--- start of DATASET SECTION ---

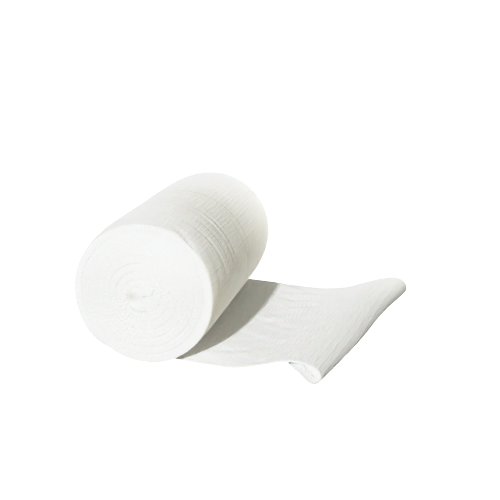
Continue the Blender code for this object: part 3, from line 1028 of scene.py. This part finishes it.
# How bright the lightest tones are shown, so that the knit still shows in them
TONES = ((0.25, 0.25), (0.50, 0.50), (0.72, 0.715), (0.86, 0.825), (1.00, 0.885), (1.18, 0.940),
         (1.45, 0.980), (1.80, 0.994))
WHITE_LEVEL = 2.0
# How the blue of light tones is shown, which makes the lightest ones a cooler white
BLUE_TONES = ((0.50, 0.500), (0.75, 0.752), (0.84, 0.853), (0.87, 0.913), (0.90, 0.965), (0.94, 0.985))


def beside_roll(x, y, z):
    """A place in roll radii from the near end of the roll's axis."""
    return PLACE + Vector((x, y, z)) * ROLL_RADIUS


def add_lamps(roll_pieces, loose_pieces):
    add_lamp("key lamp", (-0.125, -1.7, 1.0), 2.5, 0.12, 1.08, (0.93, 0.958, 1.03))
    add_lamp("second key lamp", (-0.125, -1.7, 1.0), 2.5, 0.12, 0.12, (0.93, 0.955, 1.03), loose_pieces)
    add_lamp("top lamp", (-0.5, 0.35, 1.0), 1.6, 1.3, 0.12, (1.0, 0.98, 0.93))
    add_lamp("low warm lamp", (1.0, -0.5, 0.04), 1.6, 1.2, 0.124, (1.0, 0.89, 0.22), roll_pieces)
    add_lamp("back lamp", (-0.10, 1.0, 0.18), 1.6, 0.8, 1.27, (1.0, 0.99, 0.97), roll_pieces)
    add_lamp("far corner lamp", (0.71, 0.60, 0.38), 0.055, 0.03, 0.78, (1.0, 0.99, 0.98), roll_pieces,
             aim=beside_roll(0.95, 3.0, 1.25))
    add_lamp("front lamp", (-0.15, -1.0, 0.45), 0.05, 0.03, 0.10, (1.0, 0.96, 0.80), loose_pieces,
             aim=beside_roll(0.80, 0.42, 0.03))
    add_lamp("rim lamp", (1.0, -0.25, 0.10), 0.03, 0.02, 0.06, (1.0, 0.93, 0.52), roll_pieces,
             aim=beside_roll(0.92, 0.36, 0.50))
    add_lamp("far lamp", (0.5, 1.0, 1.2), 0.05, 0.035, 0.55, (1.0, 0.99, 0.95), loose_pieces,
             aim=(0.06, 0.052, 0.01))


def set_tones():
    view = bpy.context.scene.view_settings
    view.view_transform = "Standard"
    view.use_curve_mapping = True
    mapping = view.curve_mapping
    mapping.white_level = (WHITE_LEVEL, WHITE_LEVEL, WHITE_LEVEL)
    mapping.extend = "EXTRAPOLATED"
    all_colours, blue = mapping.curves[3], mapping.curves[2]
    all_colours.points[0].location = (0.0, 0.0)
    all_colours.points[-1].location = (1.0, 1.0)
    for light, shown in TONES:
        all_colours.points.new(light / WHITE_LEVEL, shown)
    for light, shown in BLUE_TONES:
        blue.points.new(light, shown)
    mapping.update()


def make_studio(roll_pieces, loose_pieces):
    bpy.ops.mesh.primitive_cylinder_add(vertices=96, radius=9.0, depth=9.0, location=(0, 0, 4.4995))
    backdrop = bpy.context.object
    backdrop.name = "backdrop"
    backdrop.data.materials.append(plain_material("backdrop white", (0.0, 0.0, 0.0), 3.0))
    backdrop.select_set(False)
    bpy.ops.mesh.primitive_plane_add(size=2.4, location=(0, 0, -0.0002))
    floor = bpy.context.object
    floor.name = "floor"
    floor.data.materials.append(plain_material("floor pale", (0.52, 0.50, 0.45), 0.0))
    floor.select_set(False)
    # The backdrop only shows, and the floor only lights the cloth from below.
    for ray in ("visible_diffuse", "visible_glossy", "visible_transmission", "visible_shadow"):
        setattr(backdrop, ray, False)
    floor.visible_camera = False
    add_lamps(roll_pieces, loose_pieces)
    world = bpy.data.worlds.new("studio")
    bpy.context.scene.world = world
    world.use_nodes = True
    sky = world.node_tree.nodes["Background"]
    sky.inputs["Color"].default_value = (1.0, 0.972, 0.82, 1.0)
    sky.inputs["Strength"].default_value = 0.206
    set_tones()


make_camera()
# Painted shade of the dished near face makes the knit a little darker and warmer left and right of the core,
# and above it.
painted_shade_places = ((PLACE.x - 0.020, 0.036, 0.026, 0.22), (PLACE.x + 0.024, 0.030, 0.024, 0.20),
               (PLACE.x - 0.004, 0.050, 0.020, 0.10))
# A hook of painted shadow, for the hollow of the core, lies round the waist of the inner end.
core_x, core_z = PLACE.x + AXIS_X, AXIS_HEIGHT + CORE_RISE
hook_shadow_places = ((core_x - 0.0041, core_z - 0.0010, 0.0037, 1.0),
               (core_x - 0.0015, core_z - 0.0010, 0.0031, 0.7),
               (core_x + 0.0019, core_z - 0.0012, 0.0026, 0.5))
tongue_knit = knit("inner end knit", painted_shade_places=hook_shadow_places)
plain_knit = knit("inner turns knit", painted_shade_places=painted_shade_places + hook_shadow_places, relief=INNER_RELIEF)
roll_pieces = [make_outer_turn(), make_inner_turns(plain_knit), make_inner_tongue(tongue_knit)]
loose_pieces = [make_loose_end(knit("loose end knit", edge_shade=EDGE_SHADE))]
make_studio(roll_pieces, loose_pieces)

--- end of DATASET SECTION ---

WRITTEN TASK »
Quote the listing above from its first line to the line with "aim=(0.06, 0.052, 0.01))", inclusive, and add nothing.

RESPONSE »
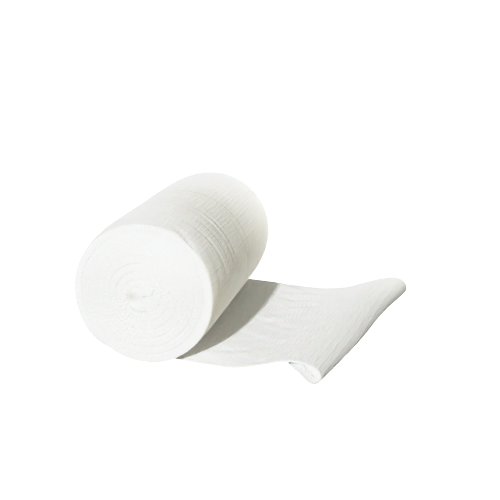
Continue the Blender code for this object: part 3, from line 1028 of scene.py. This part finishes it.
# How bright the lightest tones are shown, so that the knit still shows in them
TONES = ((0.25, 0.25), (0.50, 0.50), (0.72, 0.715), (0.86, 0.825), (1.00, 0.885), (1.18, 0.940),
         (1.45, 0.980), (1.80, 0.994))
WHITE_LEVEL = 2.0
# How the blue of light tones is shown, which makes the lightest ones a cooler white
BLUE_TONES = ((0.50, 0.500), (0.75, 0.752), (0.84, 0.853), (0.87, 0.913), (0.90, 0.965), (0.94, 0.985))


def beside_roll(x, y, z):
    """A place in roll radii from the near end of the roll's axis."""
    return PLACE + Vector((x, y, z)) * ROLL_RADIUS


def add_lamps(roll_pieces, loose_pieces):
    add_lamp("key lamp", (-0.125, -1.7, 1.0), 2.5, 0.12, 1.08, (0.93, 0.958, 1.03))
    add_lamp("second key lamp", (-0.125, -1.7, 1.0), 2.5, 0.12, 0.12, (0.93, 0.955, 1.03), loose_pieces)
    add_lamp("top lamp", (-0.5, 0.35, 1.0), 1.6, 1.3, 0.12, (1.0, 0.98, 0.93))
    add_lamp("low warm lamp", (1.0, -0.5, 0.04), 1.6, 1.2, 0.124, (1.0, 0.89, 0.22), roll_pieces)
    add_lamp("back lamp", (-0.10, 1.0, 0.18), 1.6, 0.8, 1.27, (1.0, 0.99, 0.97), roll_pieces)
    add_lamp("far corner lamp", (0.71, 0.60, 0.38), 0.055, 0.03, 0.78, (1.0, 0.99, 0.98), roll_pieces,
             aim=beside_roll(0.95, 3.0, 1.25))
    add_lamp("front lamp", (-0.15, -1.0, 0.45), 0.05, 0.03, 0.10, (1.0, 0.96, 0.80), loose_pieces,
             aim=beside_roll(0.80, 0.42, 0.03))
    add_lamp("rim lamp", (1.0, -0.25, 0.10), 0.03, 0.02, 0.06, (1.0, 0.93, 0.52), roll_pieces,
             aim=beside_roll(0.92, 0.36, 0.50))
    add_lamp("far lamp", (0.5, 1.0, 1.2), 0.05, 0.035, 0.55, (1.0, 0.99, 0.95), loose_pieces,
             aim=(0.06, 0.052, 0.01))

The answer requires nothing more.